Hassan had paid a human smuggler US$1,000 to guide him overland through Central America to reach Mexico in the hope of crossing into the United States.
He is lucky not to have suffocated. In October, immigration officials in Mexico's Veracruz state found four migrants dead in a truck that smugglers had abandoned.
NEW ROUTES
The routes to Europe have become more difficult, said Claudette Walls, head of the field office for the International Organization for Migration (IOM) in Mexico's city of Tapachula.
"What's happening in the Mediterranean is that it's becoming more and more hazardous and difficult to take that route," Walls said.
"Through Latin America coming all the way up to Mexico and then on to the U.S. has become another route," she told the Thomson Reuters Foundation.
Many migrants from Africa fly to Ecuador and Brazil where few visa restrictions allow an easy point of entry into the Americas.
They join the hundreds of thousands of Central American migrants fleeing poverty and gang violence every year, and who have been using the well-trodden route for decades.
Immigration officials first noticed African migrants arriving in Mexico in 2013, when around six trickled in a day, mainly through Tapachula along Mexico's southern border with Guatemala.
Hundreds now turn up every day. Last year between 150 to 700 African migrants arrived per day at Tapachula - with a total of 19,000 migrants arriving from Africa and Haiti in 2016 - according to Mexican government figures.
This influx is expected to continue this year, Walls said.
Mexico has also seen a tide of Haitians coming through as they seek a better life in the United States. Thousands of Haitians who had lived in Brazil are leaving because of the country's economic recession.
Experts also say the surge north reflects a push by migrants to reach the United States and reunite with relatives before U.S. President-elect Donald Trump takes office on Jan. 20.
During his campaign, Trump took a hardline position on immigration, including a pledge to build a wall along the U.S.-Mexico border to keep out illegal immigrants.
DANGERS
With few diplomatic ties with African nations, it is difficult for the Mexican authorities to deport illegal migrants from Africa home.
As a result, many African migrants are given a temporary transit permit, giving them 20 days to leave Mexico. In practice this allows them to continue their journey toward the United States border without being detained by immigration officials.

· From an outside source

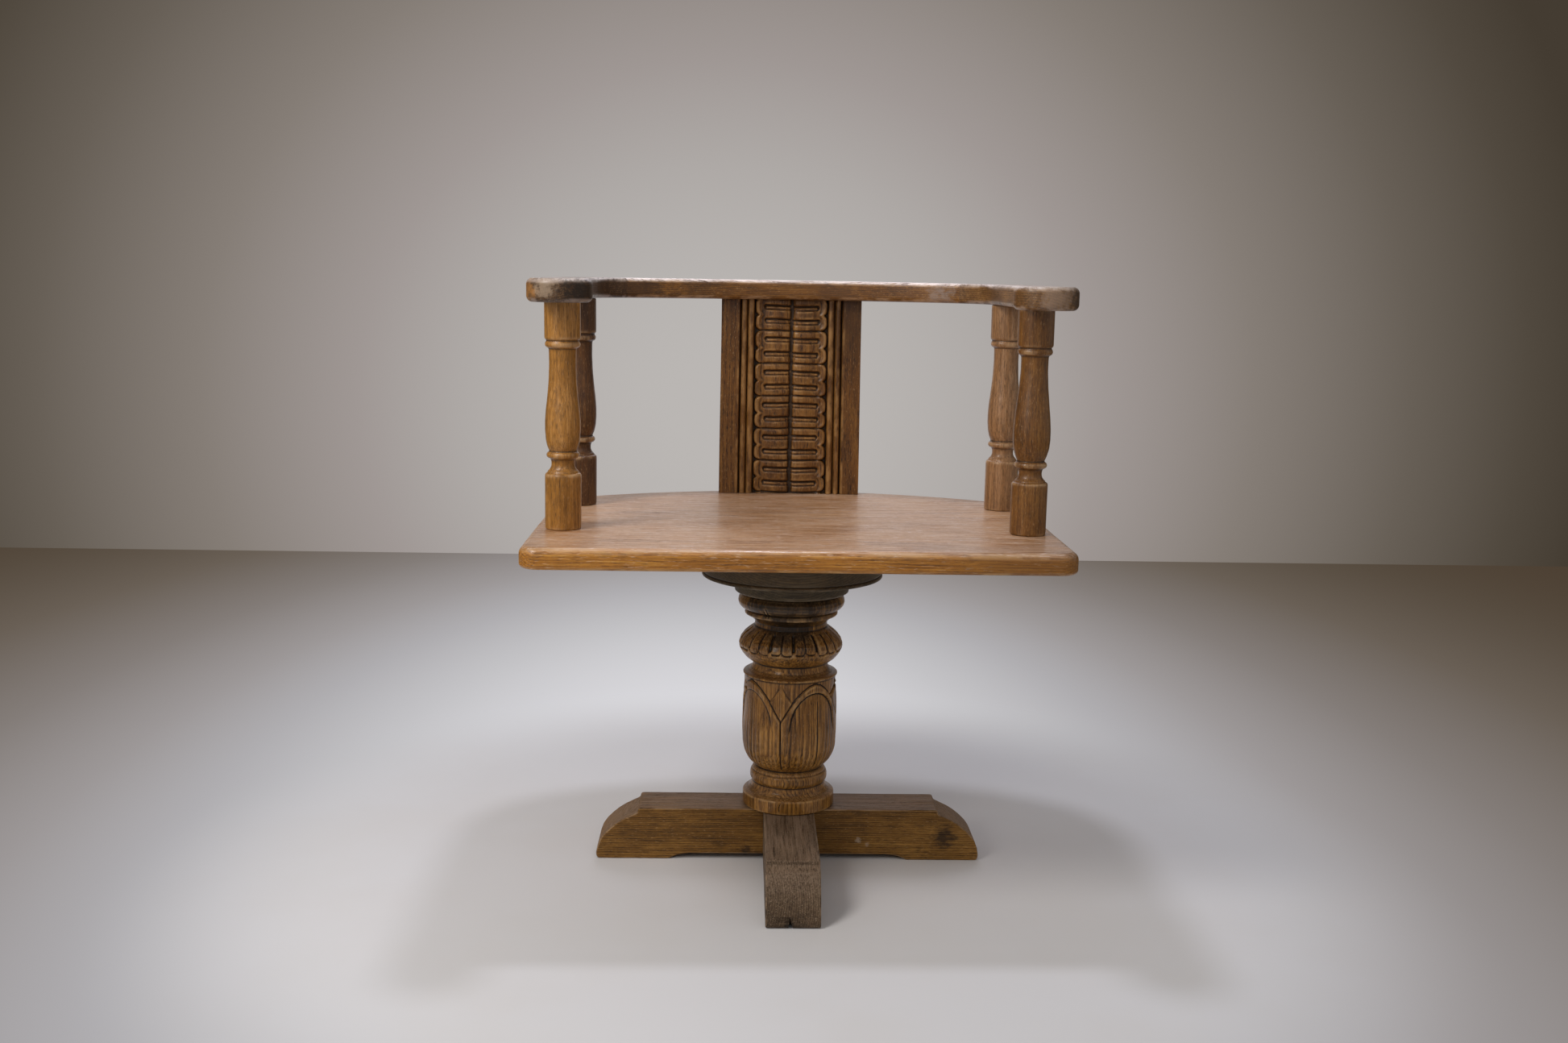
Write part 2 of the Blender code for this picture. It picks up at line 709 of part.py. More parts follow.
def build_discs(column):
    small = piece("cap_disc_small", profile_mesh("cap_disc_small", disc_profile(
        SMALL_DISC_RADIUS, SMALL_DISC_FOOT, SMALL_DISC_THICK, DISC_EDGE_ROUND / 2)), dark_oak, BASE)
    large = piece("cap_disc_large", profile_mesh("cap_disc_large", disc_profile(
        LARGE_DISC_RADIUS, LARGE_DISC_FOOT, LARGE_DISC_THICK, DISC_EDGE_ROUND)), dark_oak, BASE)
    for disc in (small, large):
        turn(disc, DISC_STEPS)
    sunk = LARGE_DISC_TOP - FIT
    holes = screws(
        "cap_screw", CAP_SCREW_LENGTH, CAP_SCREW_RADIUS, CAP_SCREW_HEAD,
        round_places(CAP_SCREW_CIRCLE, sunk, SCREW_COUNT, SCREW_STAGGER), BASE)
    cut(column, holes)
    cut(small, holes)
    cut(large, holes)
    return small, large


# Swivel

def plate_profile(foot, race_side):
    """A round plate with a ball race in its top (1) or its underside (-1)."""
    top = foot + PLATE_THICK
    inner = BALL_CIRCLE - RACE_HALF_WIDTH
    outer = BALL_CIRCLE + RACE_HALF_WIDTH
    floor_in = BALL_CIRCLE - RACE_FLOOR_HALF
    floor_out = BALL_CIRCLE + RACE_FLOOR_HALF
    if race_side > 0:
        face, deep = top, top - RACE_DEPTH
        under = [(0, foot), (PLATE_RADIUS, foot), (PLATE_RADIUS, top)]
        race = [(outer, face), (floor_out, deep), (floor_in, deep), (inner, face)]
        return under + race + [(0, top)]
    face, deep = foot, foot + RACE_DEPTH
    race = [(inner, face), (floor_in, deep), (floor_out, deep), (outer, face)]
    return [(0, foot)] + race + [(PLATE_RADIUS, foot), (PLATE_RADIUS, top), (0, top)]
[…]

Like African migrants making the treacherous passage to Europe across the Mediterranean Sea where thousands die each year, the journey through Latin America is also perilous.
Hassan reached Mexico in December, after a four month journey that included a flight from Somalia to Brazil, and then across seven countries on bus, boat and foot. He has spent US$10,000 so far, hiding dollar bills in his underwear and socks.

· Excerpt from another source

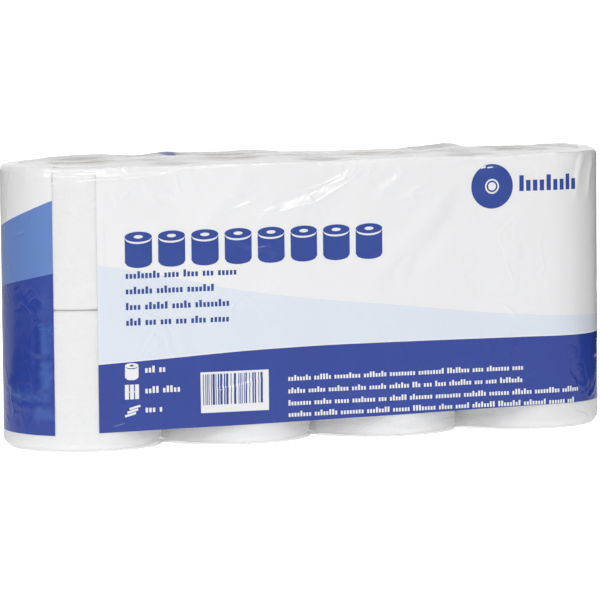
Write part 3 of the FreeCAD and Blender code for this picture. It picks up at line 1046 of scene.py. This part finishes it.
class PACK_OT_print(bpy.types.Operator):
    """Lay the small printed marks on the film"""

    bl_idname = "roll_pack.print"
    bl_label = "Printed Marks"

    def execute(self, context):
        film = bpy.data.objects.get("printed_film")
        if film is None:
            raise RuntimeError("Make the film before its printed marks")
        settings = context.scene.roll_pack_film
        tree = film_tree(film)
        draw = random.Random(23)
        dark, white, stripes = Sheet(), Sheet(), Sheet(0.2)
        for number in range(8):
            dark.roll_sign(front(-138.6 + 23.8 * number), 124.5, 149.5, 19.4)
        for end, height in ((-66, 117.4), (-81, 106.9), (-73, 96.2), (-73, 85.6)):
            dark.words(front(-148), front(end), height, 5.6, draw)
        dark.ring(front(119.5), 171.5, 15.5, 5.2)
        dark.ring(front(119.5), 171.5, 4.0, 2.9)
        for number in range(9):
            tall = 11.0 if number in (0, 4, 7) else 7.6
            dark.bar(front(141.5) + 5.1 * number, 167.5 + tall / 2, 3.3, tall)
        self.signs(white, draw)
        ends = ((front(143), 43.0), (front(143), 34.4), (right_end(27), 26.0), (right_end(23), 18.2))
        for end, height in ends:
            white.words(front(-32), end, height, 4.3, draw)
        for number in range(16):
            white.bar(right_end(58), 23.5 + number * 2.4, 2.4, 1.6)
        white.bar(front(-70.7), 37.7, 49.0, 27.8)
        place = front(-93.5)
        while place < front(-49.5):
            wide = draw.choice((0.55, 0.55, 1.0, 1.6))
            stripes.bar(place + wide / 2, 39.6, wide, 21.0)
            place += wide + draw.choice((0.6, 0.6, 1.1, 1.7))
        blue_ink = ink_material("dark_blue_ink", tuple(settings.mark_blue))
        dark.lay_on(tree, "dark_blue_marks", blue_ink)
        stripes.lay_on(tree, "stripe_marks", blue_ink)
        white.lay_on(tree, "white_marks", ink_material("white_ink", tuple(settings.white)))
        return {"FINISHED"}

    def signs(self, sheet, draw):
        """Three small white signs and a line of blocks by each."""
        s = front(-144.5)
        sheet.roll_sign(s, 48.6, 60.4, 9.6)
        sheet.bar(s, 40.6, 9.0, 0.7)
        for number in range(3):
            sheet.bar(s - 3.6 + number * 3.6, 40.6, 2.8, 10.0)
        for number in range(3):
            sheet.bar(s - 1.2 + number * 1.6, 25.2 + number * 2.4, 8.0, 1.5, 0.25)
        sheet.words(front(-135), front(-119), 53.2, 5.2, draw)
        sheet.words(front(-135), front(-107), 39.2, 5.2, draw)
        sheet.words(front(-135), front(-122), 26.2, 5.2, draw)


# The seal stands off the top, and its crimps are this far apart.
SEAL_GAP = 0.45
CRIMP = 2 * math.pi / 1.9


class PACK_OT_seals(bpy.types.Operator):
    """Make the crimped lengthwise seals on the top and the underside"""

    bl_idname = "roll_pack.seals"
    bl_label = "Seals"

    def execute(self, context):
        settings = context.scene.roll_pack_film
        surface = FilmSurface(settings)
        material = clear_film_material("sealed_polyethylene_film", settings.folded_haze)
        width = settings.seal_width / MM
        for name, at_top in (("top_seal", True), ("foot_seal", False)):
            bm = bmesh.new()
            bmesh.ops.create_grid(bm, x_segments=240, y_segments=12, size=0.5)
            for vert in bm.verts:
                x = vert.co.x * (STRAIGHT + 40)
                across = vert.co.y * width
                wave = 1.2 * noise.noise(Vector((x / 55, 2.0, at_top)))
                place = Vector((x, across + wave, 0))
                if at_top:
                    rest = FILM_TOP + surface.end_relief(place) + SEAL_GAP
                    crimp = 0.16 * math.sin(across * CRIMP)
                    curl = 0.9 * max(across / width, 0) ** 2 * (1 + noise.noise(Vector((x / 24, 0, 9))))
                    place.z = rest + crimp + curl
                else:
                    place.z = 0.12 + 0.05 * math.sin(across * CRIMP)
                vert.co = place
            bmesh.ops.solidify(bm, geom=bm.faces[:], thickness=0.08)
            bmesh.ops.recalc_face_normals(bm, faces=bm.faces)
            seal = finish_piece(bm, name, (material,))
            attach(seal, "root")
        return {"FINISHED"}


# Wall of a card tube, its cut edges' slant, its room in the roll, and the roll's soft top edge.
CARD_WALL = 1.2
CARD_EDGE = 0.2
TUBE_ROOM = 0.3
CROWN = 2.2


def unroll_uv(bm, middle):
    """Give each face a map in millimetres: distance round the axis, and height or distance out."""
    layer = bm.loops.layers.uv.new("unrolled")
    for face in bm.faces:
        centre = face.calc_center_median() - middle
        base = math.atan2(centre.y, centre.x)
        flat = abs(face.normal.z) > 0.7
        for loop in face.loops:
            offset = loop.vert.co - middle
            turn = math.atan2(offset.y, offset.x) - base
            turn = (turn + math.pi) % (2 * math.pi) - math.pi + base
            radius = math.hypot(offset.x, offset.y)
            if flat:
                loop[layer].uv = (turn * ROLL_RADIUS, radius)
            else:
                loop[layer].uv = (turn * radius, offset.z)
        face.material_index = 1 if flat else 0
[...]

Most migrants say that at some point along their journey they have been robbed and or attacked by local gangs. Paying officials bribes starting at US$20 to allow them to continue their passage is also commonplace, migrants say.

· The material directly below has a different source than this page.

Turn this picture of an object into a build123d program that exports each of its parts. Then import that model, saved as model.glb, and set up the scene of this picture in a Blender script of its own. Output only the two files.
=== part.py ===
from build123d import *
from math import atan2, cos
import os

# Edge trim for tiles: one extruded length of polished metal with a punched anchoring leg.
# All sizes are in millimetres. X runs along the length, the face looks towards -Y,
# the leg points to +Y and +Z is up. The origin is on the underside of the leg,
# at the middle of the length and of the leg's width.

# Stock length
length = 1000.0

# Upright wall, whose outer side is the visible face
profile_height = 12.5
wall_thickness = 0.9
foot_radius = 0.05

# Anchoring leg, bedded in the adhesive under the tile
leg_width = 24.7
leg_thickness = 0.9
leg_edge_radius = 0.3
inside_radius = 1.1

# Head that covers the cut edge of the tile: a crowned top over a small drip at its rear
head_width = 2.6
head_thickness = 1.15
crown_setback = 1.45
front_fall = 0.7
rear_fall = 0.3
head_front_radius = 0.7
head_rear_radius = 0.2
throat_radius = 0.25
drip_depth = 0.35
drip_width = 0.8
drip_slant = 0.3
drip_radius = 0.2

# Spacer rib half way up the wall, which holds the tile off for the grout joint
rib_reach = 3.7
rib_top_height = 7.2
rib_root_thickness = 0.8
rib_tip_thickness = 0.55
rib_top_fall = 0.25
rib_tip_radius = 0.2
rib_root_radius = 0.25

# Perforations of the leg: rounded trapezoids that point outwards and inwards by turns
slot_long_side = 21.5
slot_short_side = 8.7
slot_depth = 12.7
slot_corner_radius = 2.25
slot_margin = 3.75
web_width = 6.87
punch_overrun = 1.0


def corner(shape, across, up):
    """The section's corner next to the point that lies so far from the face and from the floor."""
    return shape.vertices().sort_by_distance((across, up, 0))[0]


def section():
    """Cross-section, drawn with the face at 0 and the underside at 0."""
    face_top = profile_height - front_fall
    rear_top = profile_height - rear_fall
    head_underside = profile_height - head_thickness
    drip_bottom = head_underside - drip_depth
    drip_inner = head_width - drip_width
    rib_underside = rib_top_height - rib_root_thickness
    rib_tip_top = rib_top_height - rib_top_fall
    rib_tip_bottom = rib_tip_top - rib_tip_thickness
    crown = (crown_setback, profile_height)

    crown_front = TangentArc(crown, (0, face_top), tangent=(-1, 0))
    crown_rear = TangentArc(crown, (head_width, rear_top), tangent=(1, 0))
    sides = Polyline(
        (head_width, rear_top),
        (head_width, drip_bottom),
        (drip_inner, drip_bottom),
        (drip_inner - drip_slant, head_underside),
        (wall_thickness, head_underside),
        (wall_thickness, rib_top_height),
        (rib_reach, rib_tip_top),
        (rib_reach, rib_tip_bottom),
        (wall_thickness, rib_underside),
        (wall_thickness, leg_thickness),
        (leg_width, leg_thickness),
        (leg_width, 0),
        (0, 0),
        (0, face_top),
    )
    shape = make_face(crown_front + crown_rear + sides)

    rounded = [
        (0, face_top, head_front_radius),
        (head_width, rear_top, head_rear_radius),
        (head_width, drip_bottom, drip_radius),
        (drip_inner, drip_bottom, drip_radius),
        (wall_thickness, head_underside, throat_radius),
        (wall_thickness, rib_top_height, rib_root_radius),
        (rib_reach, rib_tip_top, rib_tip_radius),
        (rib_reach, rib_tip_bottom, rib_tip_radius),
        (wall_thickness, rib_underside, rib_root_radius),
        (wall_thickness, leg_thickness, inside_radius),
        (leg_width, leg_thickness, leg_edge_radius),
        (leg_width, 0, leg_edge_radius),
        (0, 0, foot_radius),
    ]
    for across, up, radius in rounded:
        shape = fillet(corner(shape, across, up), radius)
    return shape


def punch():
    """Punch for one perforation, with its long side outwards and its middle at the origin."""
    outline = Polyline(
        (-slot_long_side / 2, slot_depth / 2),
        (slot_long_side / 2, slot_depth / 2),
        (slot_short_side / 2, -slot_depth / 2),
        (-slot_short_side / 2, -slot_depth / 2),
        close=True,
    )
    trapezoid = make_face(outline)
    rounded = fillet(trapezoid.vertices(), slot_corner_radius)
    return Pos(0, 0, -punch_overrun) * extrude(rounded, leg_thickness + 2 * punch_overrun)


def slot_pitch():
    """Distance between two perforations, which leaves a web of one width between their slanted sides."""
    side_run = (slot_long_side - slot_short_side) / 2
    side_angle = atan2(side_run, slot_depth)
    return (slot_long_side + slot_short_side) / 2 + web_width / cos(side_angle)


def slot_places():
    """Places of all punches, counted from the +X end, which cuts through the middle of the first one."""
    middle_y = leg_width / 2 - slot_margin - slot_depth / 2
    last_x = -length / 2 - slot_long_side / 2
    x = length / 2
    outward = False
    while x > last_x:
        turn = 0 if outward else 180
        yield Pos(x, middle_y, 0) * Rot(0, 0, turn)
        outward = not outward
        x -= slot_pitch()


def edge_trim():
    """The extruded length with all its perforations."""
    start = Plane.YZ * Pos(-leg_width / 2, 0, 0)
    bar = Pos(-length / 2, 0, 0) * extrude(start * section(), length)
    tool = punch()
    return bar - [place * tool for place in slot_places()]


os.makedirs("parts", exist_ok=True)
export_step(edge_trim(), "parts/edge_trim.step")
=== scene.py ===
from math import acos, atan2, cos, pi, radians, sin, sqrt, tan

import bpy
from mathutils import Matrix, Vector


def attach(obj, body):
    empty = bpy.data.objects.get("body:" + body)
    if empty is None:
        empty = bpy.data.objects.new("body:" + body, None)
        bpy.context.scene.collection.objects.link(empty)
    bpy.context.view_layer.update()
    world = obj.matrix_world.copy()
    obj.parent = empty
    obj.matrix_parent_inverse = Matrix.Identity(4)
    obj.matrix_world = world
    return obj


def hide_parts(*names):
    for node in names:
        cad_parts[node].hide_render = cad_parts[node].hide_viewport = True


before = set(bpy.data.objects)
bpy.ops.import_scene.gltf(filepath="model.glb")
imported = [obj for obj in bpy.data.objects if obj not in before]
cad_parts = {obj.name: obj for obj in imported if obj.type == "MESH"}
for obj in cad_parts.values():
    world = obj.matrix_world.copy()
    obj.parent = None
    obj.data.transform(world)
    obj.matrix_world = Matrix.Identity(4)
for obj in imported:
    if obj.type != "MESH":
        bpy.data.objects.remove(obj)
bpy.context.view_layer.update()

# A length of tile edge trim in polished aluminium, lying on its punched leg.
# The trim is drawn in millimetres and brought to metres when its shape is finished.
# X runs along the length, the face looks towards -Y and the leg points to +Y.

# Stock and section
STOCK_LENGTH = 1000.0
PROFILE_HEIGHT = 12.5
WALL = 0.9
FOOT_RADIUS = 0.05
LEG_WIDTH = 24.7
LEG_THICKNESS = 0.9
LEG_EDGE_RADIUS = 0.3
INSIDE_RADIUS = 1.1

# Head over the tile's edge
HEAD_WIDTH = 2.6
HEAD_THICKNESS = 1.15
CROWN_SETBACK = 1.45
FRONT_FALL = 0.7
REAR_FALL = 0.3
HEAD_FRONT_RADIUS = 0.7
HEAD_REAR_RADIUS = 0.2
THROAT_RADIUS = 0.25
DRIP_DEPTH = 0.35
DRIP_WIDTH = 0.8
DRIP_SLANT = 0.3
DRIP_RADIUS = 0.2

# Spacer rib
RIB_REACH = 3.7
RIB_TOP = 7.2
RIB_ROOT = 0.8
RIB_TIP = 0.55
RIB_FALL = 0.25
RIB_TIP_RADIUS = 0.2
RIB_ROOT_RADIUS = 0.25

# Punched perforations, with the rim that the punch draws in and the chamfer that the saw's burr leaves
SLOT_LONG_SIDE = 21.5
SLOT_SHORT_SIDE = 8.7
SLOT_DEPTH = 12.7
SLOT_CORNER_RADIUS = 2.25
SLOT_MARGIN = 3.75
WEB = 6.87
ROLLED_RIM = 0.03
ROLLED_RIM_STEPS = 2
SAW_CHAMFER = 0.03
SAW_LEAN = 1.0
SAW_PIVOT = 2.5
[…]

Jose Ramon Cancino, head of migrant affairs at the human rights commission in Chiapas state, where Tapachula is located, said his office received 3,000 complaints last year from migrants, most involving extortion and abuse by police.
Hassan said he and a group of migrants from Africa and Asia were robbed at gunpoint in Costa Rica by local criminals.
"They checked us one by one. Even if we had anything in our mouths. They take everything," Hassan said.
"I kept my shoes only because I'm a size 43 and the guy (thief) was a size 41," said Hassan, sitting on a bench at a budget hotel known as Mama Africa in downtown Tapachula, which has become a popular resting place among African migrants.
JUNGLE CROSSING
Most migrants say the worst part of the journey so far has been the grueling six-day long trek across the Darien Gap - a mountainous rainforest wilderness that straddles Colombia and Panama. Some die on the way.
"I saw skeletons in the jungle," Hassan said.
Another African migrant, Chofong Betrand and two friends from the Cameroon, also survived the jungle odyssey.
They arrived in Tapachula last month. Betrand hopes to reach the northeastern United States to join his mother who already lives there.
Betrand, who belongs to Cameroon's minority English-speaking people, said he was briefly jailed by state security forces.
"We want independence. French Cameroon take everything for themselves," the 21-year-old university student said. "There's fighting. They don't want to give us our independence," Betrand said, as he queued for three hours outside the National Migration Institute hoping to get a temporary 20-day permit.
The hardest bit of the journey is yet to come. Migrants still have to reach the United States border, and then cross it without getting stopped by border agents.
"A mighty hand is guiding us," Betrand said. "No one does this journey twice."